Rashad Madden

Doxa Lefkadas
- Position: Shooting guard / point guard
- League: Greek A2 Elite League

Personal information
- Born: May 23, 1992 (age 33)
- Nationality: American
- Listed height: 6 ft 5 in (1.96 m)
- Listed weight: 180.4 lb (82 kg)

Career information
- High school: East Poinsett County (Lepanto, Arkansas)
- College: Arkansas (2011–2015)
- NBA draft: 2015: undrafted
- Playing career: 2015–present

Career history
- 2015: Śląsk Wrocław
- 2015–2016: Rethymno Cretan Kings
- 2016–2018: Hapoel Ramat Gan Givatayim
- 2018–2019: Hapoel Galil Elyon
- 2019–2020: Elitzur Yavne
- 2020–2021: Elitzur Netanya
- 2021–2022: BC Brno
- 2023–2024: NH Ostrava
- 2024–present: Doxa Lefkadas

= Rashad Madden =

American basketball player

Rashad Madden (born May 23, 1992) is an American professional basketball player for Doxa Lefkadas of the Greek A2 Elite League. He played college basketball for the University of Arkansas before playing professionally in Poland, Greece, Israel and the Czech Republic.

==High school career==
Madden played high school basketball at East Poinsett County High School, in Lepanto, Arkansas.

==College career==
Madden played college basketball at the University of Arkansas, with the Arkansas Razorbacks from 2011 to 2015.

==Professional career==
Madden earned an invite to the 2015 NBA Summer League, where he played for the Memphis Grizzlies. He signed with Śląsk Wrocław of Poland's Basketball League. Madden averaged 9.7 points and 3.8 assists per game in his first year on the team in the Polish League. He left the club on December due to finance problems. He then signed in Greece, to play with the Greek Basket League club Rethymno Cretan Kings, replacing Marcus Relphorde.
He signed for Hapoel Ramat Gan Givatayim of the Israeli National League in August 2016.

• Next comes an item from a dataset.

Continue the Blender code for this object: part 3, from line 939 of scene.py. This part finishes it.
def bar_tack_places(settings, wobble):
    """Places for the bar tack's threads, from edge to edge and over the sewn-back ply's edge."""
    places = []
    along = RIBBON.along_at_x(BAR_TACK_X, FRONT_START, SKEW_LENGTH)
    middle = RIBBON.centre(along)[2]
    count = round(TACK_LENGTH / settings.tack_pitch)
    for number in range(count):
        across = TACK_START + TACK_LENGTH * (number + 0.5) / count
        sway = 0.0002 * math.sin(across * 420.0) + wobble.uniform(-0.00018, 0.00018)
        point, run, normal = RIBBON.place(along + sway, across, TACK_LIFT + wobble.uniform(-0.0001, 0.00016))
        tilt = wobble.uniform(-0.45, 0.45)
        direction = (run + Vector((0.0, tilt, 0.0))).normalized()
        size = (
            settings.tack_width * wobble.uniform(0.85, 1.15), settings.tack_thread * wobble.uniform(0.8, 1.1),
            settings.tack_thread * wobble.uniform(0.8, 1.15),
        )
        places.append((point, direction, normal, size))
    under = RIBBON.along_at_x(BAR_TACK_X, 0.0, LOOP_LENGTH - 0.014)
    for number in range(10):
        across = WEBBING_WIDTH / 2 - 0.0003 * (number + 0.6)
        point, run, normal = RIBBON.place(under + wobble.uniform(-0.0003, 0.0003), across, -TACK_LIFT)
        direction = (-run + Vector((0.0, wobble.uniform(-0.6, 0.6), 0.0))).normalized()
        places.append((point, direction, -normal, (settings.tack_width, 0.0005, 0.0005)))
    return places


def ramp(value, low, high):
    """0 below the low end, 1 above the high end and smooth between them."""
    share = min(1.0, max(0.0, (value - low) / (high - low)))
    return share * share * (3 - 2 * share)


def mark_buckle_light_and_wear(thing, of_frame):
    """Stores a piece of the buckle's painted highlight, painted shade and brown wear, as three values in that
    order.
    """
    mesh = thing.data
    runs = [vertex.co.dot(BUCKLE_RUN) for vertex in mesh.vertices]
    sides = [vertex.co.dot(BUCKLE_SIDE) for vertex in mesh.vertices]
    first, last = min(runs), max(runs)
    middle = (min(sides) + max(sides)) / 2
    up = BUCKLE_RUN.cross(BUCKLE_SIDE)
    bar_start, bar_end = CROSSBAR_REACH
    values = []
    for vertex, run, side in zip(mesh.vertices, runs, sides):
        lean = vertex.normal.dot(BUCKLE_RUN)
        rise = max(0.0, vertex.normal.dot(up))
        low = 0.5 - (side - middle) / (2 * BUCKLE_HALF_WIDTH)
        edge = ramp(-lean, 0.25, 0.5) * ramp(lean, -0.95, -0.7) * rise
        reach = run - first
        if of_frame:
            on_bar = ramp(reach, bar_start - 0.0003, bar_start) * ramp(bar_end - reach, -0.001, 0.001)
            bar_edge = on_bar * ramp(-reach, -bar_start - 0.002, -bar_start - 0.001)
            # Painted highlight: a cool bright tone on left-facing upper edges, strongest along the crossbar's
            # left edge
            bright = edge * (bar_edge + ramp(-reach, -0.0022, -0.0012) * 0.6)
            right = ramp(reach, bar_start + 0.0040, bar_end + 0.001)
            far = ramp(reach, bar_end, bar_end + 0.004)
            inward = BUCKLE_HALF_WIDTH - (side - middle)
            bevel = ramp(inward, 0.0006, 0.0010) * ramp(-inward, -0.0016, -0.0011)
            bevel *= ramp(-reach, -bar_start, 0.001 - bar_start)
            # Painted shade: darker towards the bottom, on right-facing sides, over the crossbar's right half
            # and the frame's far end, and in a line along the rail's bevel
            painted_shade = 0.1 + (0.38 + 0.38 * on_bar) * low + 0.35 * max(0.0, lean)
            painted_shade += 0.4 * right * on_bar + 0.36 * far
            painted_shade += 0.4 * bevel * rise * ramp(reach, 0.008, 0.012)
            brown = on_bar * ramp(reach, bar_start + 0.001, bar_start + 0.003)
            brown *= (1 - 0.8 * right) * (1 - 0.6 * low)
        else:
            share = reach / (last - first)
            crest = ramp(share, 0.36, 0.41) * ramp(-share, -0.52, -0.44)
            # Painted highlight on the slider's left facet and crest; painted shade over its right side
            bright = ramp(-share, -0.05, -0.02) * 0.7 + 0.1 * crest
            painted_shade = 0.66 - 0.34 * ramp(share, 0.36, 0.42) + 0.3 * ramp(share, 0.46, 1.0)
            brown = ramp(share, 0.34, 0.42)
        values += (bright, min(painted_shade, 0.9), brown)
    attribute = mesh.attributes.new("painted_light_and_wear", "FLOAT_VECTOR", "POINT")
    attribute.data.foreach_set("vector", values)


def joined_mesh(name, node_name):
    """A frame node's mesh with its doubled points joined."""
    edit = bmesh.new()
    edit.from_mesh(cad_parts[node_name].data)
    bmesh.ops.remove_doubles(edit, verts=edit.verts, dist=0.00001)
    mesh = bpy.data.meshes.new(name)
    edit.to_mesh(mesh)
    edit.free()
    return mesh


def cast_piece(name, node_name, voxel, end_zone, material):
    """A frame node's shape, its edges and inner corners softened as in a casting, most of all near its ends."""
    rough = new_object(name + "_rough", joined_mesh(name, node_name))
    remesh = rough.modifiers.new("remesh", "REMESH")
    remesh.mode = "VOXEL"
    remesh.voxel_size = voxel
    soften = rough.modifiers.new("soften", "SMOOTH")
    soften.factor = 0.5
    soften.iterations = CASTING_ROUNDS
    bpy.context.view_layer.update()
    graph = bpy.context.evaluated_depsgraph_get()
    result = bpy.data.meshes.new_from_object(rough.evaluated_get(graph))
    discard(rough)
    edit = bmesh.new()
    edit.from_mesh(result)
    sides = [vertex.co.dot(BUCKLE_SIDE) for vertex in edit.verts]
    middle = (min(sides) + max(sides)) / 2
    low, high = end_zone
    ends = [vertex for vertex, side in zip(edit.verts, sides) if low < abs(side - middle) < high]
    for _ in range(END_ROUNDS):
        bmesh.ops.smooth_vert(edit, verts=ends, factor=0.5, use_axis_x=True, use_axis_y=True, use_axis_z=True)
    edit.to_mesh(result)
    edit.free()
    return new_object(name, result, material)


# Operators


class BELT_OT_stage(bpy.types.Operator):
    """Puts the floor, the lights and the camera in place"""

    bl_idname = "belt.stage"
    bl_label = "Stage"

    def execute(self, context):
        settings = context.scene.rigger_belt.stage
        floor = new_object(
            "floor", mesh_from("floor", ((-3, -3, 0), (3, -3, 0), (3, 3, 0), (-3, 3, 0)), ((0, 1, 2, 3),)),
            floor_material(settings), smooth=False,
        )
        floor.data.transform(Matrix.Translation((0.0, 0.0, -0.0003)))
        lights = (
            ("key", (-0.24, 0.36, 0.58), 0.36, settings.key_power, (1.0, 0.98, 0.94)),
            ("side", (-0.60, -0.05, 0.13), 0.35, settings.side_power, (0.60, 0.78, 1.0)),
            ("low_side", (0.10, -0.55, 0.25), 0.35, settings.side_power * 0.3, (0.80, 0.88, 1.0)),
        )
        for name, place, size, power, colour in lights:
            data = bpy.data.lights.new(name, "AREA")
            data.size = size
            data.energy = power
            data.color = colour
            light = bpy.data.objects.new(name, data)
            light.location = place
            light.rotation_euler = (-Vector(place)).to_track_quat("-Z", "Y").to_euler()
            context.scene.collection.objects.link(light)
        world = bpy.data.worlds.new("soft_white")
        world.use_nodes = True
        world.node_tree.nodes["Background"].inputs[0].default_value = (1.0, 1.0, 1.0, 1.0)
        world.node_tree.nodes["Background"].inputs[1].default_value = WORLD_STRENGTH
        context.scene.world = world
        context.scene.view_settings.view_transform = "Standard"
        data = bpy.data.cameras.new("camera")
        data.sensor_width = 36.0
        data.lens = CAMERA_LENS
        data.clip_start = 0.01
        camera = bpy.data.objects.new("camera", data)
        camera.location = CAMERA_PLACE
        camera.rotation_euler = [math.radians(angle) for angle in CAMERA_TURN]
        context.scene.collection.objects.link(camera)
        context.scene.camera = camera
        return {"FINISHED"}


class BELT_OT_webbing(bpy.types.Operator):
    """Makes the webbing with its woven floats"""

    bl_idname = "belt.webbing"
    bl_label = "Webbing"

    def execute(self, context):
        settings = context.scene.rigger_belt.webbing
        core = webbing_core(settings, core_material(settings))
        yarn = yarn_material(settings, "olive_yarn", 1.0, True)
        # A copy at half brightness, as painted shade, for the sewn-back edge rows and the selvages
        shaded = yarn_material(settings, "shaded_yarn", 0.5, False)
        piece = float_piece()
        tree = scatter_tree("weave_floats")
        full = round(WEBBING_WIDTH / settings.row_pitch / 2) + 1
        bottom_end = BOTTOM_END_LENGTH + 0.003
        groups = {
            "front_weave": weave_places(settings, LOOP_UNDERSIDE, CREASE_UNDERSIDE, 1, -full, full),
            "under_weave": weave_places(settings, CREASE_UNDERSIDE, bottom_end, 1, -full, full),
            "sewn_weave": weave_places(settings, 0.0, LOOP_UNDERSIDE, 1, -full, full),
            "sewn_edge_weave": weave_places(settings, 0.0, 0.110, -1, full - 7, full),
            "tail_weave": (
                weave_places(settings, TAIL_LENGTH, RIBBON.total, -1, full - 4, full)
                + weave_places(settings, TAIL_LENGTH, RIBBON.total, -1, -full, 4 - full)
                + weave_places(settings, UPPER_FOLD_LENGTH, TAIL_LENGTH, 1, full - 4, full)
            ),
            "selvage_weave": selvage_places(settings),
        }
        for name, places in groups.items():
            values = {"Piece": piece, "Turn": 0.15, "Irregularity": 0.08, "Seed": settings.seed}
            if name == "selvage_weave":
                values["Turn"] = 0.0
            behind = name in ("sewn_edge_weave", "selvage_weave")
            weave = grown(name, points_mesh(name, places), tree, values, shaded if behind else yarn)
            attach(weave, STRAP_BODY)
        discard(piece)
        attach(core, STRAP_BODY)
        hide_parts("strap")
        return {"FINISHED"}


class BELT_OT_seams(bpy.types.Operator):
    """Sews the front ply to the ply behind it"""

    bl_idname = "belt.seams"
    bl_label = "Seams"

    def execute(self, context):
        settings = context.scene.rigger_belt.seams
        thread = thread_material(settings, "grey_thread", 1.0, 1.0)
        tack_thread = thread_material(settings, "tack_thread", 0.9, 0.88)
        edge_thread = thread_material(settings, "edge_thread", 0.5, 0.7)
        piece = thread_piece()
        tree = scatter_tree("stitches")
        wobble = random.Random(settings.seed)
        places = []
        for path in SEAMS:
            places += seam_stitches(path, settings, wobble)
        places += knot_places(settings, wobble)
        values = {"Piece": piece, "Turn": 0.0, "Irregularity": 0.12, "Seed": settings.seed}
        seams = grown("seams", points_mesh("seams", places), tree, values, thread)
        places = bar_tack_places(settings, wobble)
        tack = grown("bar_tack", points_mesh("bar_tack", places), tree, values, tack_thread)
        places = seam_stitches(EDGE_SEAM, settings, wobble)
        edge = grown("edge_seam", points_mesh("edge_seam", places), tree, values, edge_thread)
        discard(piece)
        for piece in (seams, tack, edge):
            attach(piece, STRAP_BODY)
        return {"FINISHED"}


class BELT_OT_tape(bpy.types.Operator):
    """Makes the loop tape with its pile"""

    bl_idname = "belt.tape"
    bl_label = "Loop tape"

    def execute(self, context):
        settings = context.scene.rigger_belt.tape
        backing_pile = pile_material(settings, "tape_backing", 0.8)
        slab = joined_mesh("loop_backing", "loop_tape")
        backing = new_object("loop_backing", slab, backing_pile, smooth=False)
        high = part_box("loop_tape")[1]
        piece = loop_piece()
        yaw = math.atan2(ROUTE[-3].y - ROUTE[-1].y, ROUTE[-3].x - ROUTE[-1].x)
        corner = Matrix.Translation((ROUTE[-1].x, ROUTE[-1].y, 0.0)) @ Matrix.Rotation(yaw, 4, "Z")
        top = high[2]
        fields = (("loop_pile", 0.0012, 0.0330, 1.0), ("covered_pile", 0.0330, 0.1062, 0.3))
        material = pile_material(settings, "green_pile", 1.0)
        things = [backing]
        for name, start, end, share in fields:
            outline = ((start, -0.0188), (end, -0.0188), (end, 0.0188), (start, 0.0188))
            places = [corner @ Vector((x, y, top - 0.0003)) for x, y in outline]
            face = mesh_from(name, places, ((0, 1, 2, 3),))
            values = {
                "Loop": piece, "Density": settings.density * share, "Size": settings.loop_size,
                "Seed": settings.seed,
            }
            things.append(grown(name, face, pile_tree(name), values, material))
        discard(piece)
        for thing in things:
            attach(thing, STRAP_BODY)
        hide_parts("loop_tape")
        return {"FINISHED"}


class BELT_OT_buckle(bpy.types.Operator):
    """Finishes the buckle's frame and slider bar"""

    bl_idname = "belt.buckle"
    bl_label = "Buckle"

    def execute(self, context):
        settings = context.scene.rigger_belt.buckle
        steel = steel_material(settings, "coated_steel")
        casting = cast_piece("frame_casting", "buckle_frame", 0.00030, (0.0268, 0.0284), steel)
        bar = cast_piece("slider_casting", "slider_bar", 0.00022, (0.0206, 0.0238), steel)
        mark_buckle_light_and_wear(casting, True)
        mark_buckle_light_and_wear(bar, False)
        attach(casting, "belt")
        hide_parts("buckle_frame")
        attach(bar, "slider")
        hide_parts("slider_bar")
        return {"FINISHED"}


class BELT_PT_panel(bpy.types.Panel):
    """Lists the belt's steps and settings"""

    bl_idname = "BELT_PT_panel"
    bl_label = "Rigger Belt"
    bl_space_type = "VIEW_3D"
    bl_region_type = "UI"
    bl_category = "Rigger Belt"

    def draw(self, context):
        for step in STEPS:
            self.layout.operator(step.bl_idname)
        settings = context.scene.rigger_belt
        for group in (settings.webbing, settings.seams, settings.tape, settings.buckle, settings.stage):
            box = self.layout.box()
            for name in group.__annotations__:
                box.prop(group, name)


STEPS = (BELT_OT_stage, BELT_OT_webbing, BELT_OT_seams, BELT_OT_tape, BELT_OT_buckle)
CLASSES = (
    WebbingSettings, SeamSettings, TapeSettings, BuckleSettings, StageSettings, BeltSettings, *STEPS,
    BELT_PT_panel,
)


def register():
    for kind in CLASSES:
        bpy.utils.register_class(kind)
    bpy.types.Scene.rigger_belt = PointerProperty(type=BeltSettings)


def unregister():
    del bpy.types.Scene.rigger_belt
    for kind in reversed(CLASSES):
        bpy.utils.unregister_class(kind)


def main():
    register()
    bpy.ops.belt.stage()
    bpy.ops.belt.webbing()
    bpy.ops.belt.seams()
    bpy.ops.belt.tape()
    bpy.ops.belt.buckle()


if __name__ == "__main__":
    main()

On October 11, 2018, Madden signed with Hapoel Galil Elyon for the 2018–19 season. In 37 games played for Galil Elyon, he averaged 15.6 points, 6.9 rebounds and 3.7 assists per game, while shooting 39.6 percent from three-point range. Madden led Galil Elyon to the Israeli National League Finals, where they eventually were fell short to Maccabi Haifa.

On December 4, 2019, Madden signed a one-month contract with Elitzur Yavne as an injury cover for Daniel Mullings. On January 19, 2020, Madden signed with Elitzur Netanya for the rest of the season. He averaged 18.4 points, 6.2 rebounds, 7.5 assists, and 1.0 steal per game. On September 2, 2021, Madden signed with BC Brno of the Czech National Basketball League.

==The Basketball Tournament==
Rashad Madden played for Team Arkansas in the 2018 edition of The Basketball Tournament. In 2 games, he averaged 5.5 points, 5.5 rebounds, and 3 assists per game. Team Arkansas reached the second round before falling to the Talladega Knights.

==Personal life==
Madden is a cousin of Malik Monk, who played college basketball at the University of Kentucky and currently plays in the NBA for the Sacramento Kings. Madden is also a cousin of former NFL wide receiver Marcus Monk.